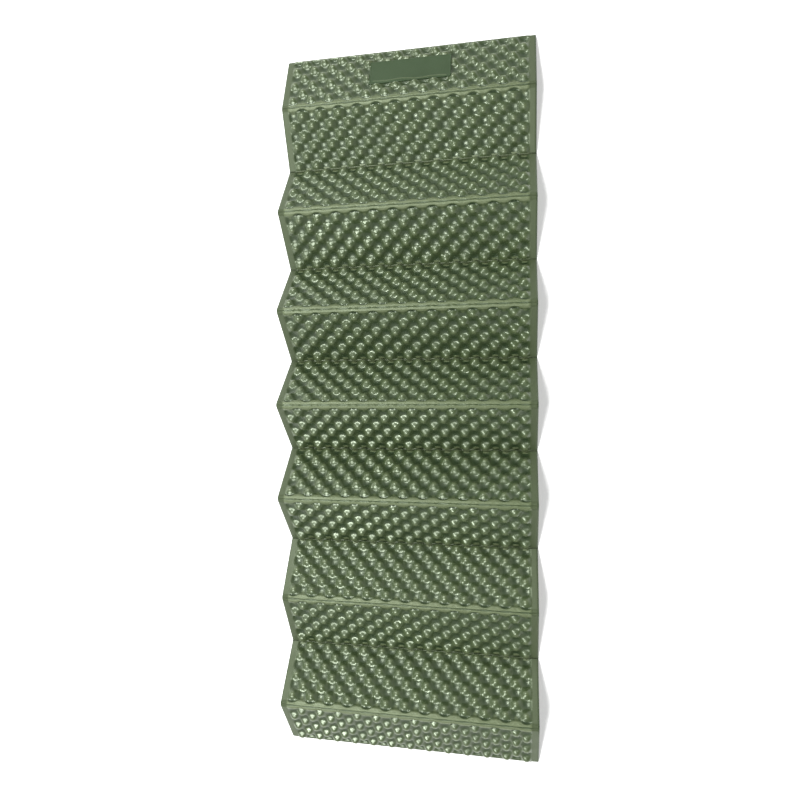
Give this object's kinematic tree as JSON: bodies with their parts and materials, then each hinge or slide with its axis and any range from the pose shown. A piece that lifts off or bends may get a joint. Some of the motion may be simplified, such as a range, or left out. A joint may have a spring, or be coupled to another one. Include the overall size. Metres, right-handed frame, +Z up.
{
  "type": "folding foam sleeping pad",
  "caption": "Accordion-fold sleeping pad of closed-cell foam with egg-crate bumps, opened halfway into a zigzag; each crease opens flat and folds shut.",
  "frame": {"origin": "on the ground under the middle of the half-open pad", "axes": "+X to the right across the pad, +Y along the pad toward the first panel with the plain label, +Z up"},
  "size_m": [0.56, 1.5666, 0.0937],
  "materials": {
    "foam": "olive green closed-cell foam with a soft moulded skin",
    "fold_foam": "the same foam pressed thin along the creases",
    "label_foam": "the same foam, plain and smooth"
  },
  "bodies": {
    "panel_body_01": {"panel_01": "foam", "label_pad": "label_foam"},
    "panel_body_02": {"panel_02": "foam", "fold_hinge_01": "fold_foam"},
    "panel_body_03": {"panel_03": "foam", "fold_hinge_02": "fold_foam"},
    "panel_body_04": {"panel_04": "foam", "fold_hinge_03": "fold_foam"},
    "panel_body_05": {"panel_05": "foam", "fold_hinge_04": "fold_foam"},
    "panel_body_06": {"panel_06": "foam", "fold_hinge_05": "fold_foam"},
    "panel_body_07": {"panel_07": "foam", "fold_hinge_06": "fold_foam"},
    "panel_body_08": {"panel_08": "foam", "fold_hinge_07": "fold_foam"},
    "panel_body_09": {"panel_09": "foam", "fold_hinge_08": "fold_foam"},
    "panel_body_10": {"panel_10": "foam", "fold_hinge_09": "fold_foam"},
    "panel_body_11": {"panel_11": "foam", "fold_hinge_10": "fold_foam"},
    "panel_body_12": {"panel_12": "foam", "fold_hinge_11": "fold_foam"},
    "panel_body_13": {"panel_13": "foam", "fold_hinge_12": "fold_foam"},
    "panel_body_14": {"panel_14": "foam", "fold_hinge_13": "fold_foam"}
  },
  "joints": [
    {"name": "fold_07", "type": "hinge", "parent": "panel_body_07", "child": "panel_body_08", "pos_m": [0, -0.00801, 0.089], "axis": [1, 0, 0], "range_deg": [-87.97, 92.03]},
    {"name": "fold_08", "type": "hinge", "parent": "panel_body_08", "child": "panel_body_09", "pos_m": [0, -0.10868, 0.00509], "axis": [-1, 0, 0], "range_deg": [-85.23, 94.77]},
    {"name": "fold_09", "type": "hinge", "parent": "panel_body_09", "child": "panel_body_10", "pos_m": [0, -0.21331, 0.084], "axis": [1, 0, 0], "range_deg": [-81.52, 98.48]},
    {"name": "fold_10", "type": "hinge", "parent": "panel_body_10", "child": "panel_body_11", "pos_m": [0, -0.3192, 0.00678], "axis": [-1, 0, 0], "range_deg": [-69.18, 110.82]},
    {"name": "fold_11", "type": "hinge", "parent": "panel_body_11", "child": "panel_body_12", "pos_m": [0, -0.43828, 0.0615], "axis": [1, 0, 0], "range_deg": [-57.76, 122.24]},
    {"name": "fold_12", "type": "hinge", "parent": "panel_body_12", "child": "panel_body_13", "pos_m": [0, -0.55736, 0.00678], "axis": [-1, 0, 0], "range_deg": [-64.19, 115.81]},
    {"name": "fold_13", "type": "hinge", "parent": "panel_body_13", "child": "panel_body_14", "pos_m": [0, -0.66956, 0.0745], "axis": [1, 0, 0], "range_deg": [-70.15, 109.85]},
    {"name": "fold_06", "type": "hinge", "parent": "panel_body_07", "child": "panel_body_06", "pos_m": [0, 0.09273, 0.00518], "axis": [1, 0, 0], "range_deg": [-84.59, 95.41]},
    {"name": "fold_05", "type": "hinge", "parent": "panel_body_06", "child": "panel_body_05", "pos_m": [0, 0.19818, 0.083], "axis": [-1, 0, 0], "range_deg": [-80.82, 99.18]},
    {"name": "fold_04", "type": "hinge", "parent": "panel_body_05", "child": "panel_body_04", "pos_m": [0, 0.30421, 0.00598], "axis": [1, 0, 0], "range_deg": [-75.15, 104.85]},
    {"name": "fold_03", "type": "hinge", "parent": "panel_body_04", "child": "panel_body_03", "pos_m": [0, 0.41684, 0.073], "axis": [-1, 0, 0], "range_deg": [-69, 111]},
    {"name": "fold_02", "type": "hinge", "parent": "panel_body_03", "child": "panel_body_02", "pos_m": [0, 0.53051, 0.00778], "axis": [1, 0, 0], "range_deg": [-54.29, 125.71]},
    {"name": "fold_01", "type": "hinge", "parent": "panel_body_02", "child": "panel_body_01", "pos_m": [0, 0.65646, 0.044], "axis": [-1, 0, 0], "range_deg": [-40, 140]}
  ]
}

Task brief >> Please set down the whole listing above without altering a single line.

Answer in full >>
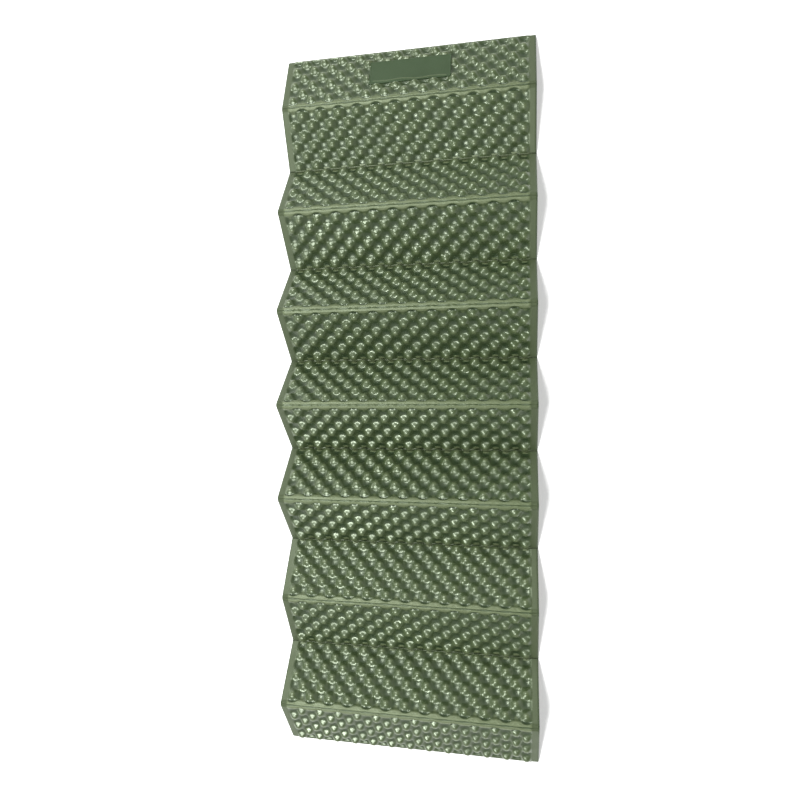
Give this object's kinematic tree as JSON: bodies with their parts and materials, then each hinge or slide with its axis and any range from the pose shown. A piece that lifts off or bends may get a joint. Some of the motion may be simplified, such as a range, or left out. A joint may have a spring, or be coupled to another one. Include the overall size. Metres, right-handed frame, +Z up.
{
  "type": "folding foam sleeping pad",
  "caption": "Accordion-fold sleeping pad of closed-cell foam with egg-crate bumps, opened halfway into a zigzag; each crease opens flat and folds shut.",
  "frame": {"origin": "on the ground under the middle of the half-open pad", "axes": "+X to the right across the pad, +Y along the pad toward the first panel with the plain label, +Z up"},
  "size_m": [0.56, 1.5666, 0.0937],
  "materials": {
    "foam": "olive green closed-cell foam with a soft moulded skin",
    "fold_foam": "the same foam pressed thin along the creases",
    "label_foam": "the same foam, plain and smooth"
  },
  "bodies": {
    "panel_body_01": {"panel_01": "foam", "label_pad": "label_foam"},
    "panel_body_02": {"panel_02": "foam", "fold_hinge_01": "fold_foam"},
    "panel_body_03": {"panel_03": "foam", "fold_hinge_02": "fold_foam"},
    "panel_body_04": {"panel_04": "foam", "fold_hinge_03": "fold_foam"},
    "panel_body_05": {"panel_05": "foam", "fold_hinge_04": "fold_foam"},
    "panel_body_06": {"panel_06": "foam", "fold_hinge_05": "fold_foam"},
    "panel_body_07": {"panel_07": "foam", "fold_hinge_06": "fold_foam"},
    "panel_body_08": {"panel_08": "foam", "fold_hinge_07": "fold_foam"},
    "panel_body_09": {"panel_09": "foam", "fold_hinge_08": "fold_foam"},
    "panel_body_10": {"panel_10": "foam", "fold_hinge_09": "fold_foam"},
    "panel_body_11": {"panel_11": "foam", "fold_hinge_10": "fold_foam"},
    "panel_body_12": {"panel_12": "foam", "fold_hinge_11": "fold_foam"},
    "panel_body_13": {"panel_13": "foam", "fold_hinge_12": "fold_foam"},
    "panel_body_14": {"panel_14": "foam", "fold_hinge_13": "fold_foam"}
  },
  "joints": [
    {"name": "fold_07", "type": "hinge", "parent": "panel_body_07", "child": "panel_body_08", "pos_m": [0, -0.00801, 0.089], "axis": [1, 0, 0], "range_deg": [-87.97, 92.03]},
    {"name": "fold_08", "type": "hinge", "parent": "panel_body_08", "child": "panel_body_09", "pos_m": [0, -0.10868, 0.00509], "axis": [-1, 0, 0], "range_deg": [-85.23, 94.77]},
    {"name": "fold_09", "type": "hinge", "parent": "panel_body_09", "child": "panel_body_10", "pos_m": [0, -0.21331, 0.084], "axis": [1, 0, 0], "range_deg": [-81.52, 98.48]},
    {"name": "fold_10", "type": "hinge", "parent": "panel_body_10", "child": "panel_body_11", "pos_m": [0, -0.3192, 0.00678], "axis": [-1, 0, 0], "range_deg": [-69.18, 110.82]},
    {"name": "fold_11", "type": "hinge", "parent": "panel_body_11", "child": "panel_body_12", "pos_m": [0, -0.43828, 0.0615], "axis": [1, 0, 0], "range_deg": [-57.76, 122.24]},
    {"name": "fold_12", "type": "hinge", "parent": "panel_body_12", "child": "panel_body_13", "pos_m": [0, -0.55736, 0.00678], "axis": [-1, 0, 0], "range_deg": [-64.19, 115.81]},
    {"name": "fold_13", "type": "hinge", "parent": "panel_body_13", "child": "panel_body_14", "pos_m": [0, -0.66956, 0.0745], "axis": [1, 0, 0], "range_deg": [-70.15, 109.85]},
    {"name": "fold_06", "type": "hinge", "parent": "panel_body_07", "child": "panel_body_06", "pos_m": [0, 0.09273, 0.00518], "axis": [1, 0, 0], "range_deg": [-84.59, 95.41]},
    {"name": "fold_05", "type": "hinge", "parent": "panel_body_06", "child": "panel_body_05", "pos_m": [0, 0.19818, 0.083], "axis": [-1, 0, 0], "range_deg": [-80.82, 99.18]},
    {"name": "fold_04", "type": "hinge", "parent": "panel_body_05", "child": "panel_body_04", "pos_m": [0, 0.30421, 0.00598], "axis": [1, 0, 0], "range_deg": [-75.15, 104.85]},
    {"name": "fold_03", "type": "hinge", "parent": "panel_body_04", "child": "panel_body_03", "pos_m": [0, 0.41684, 0.073], "axis": [-1, 0, 0], "range_deg": [-69, 111]},
    {"name": "fold_02", "type": "hinge", "parent": "panel_body_03", "child": "panel_body_02", "pos_m": [0, 0.53051, 0.00778], "axis": [1, 0, 0], "range_deg": [-54.29, 125.71]},
    {"name": "fold_01", "type": "hinge", "parent": "panel_body_02", "child": "panel_body_01", "pos_m": [0, 0.65646, 0.044], "axis": [-1, 0, 0], "range_deg": [-40, 140]}
  ]
}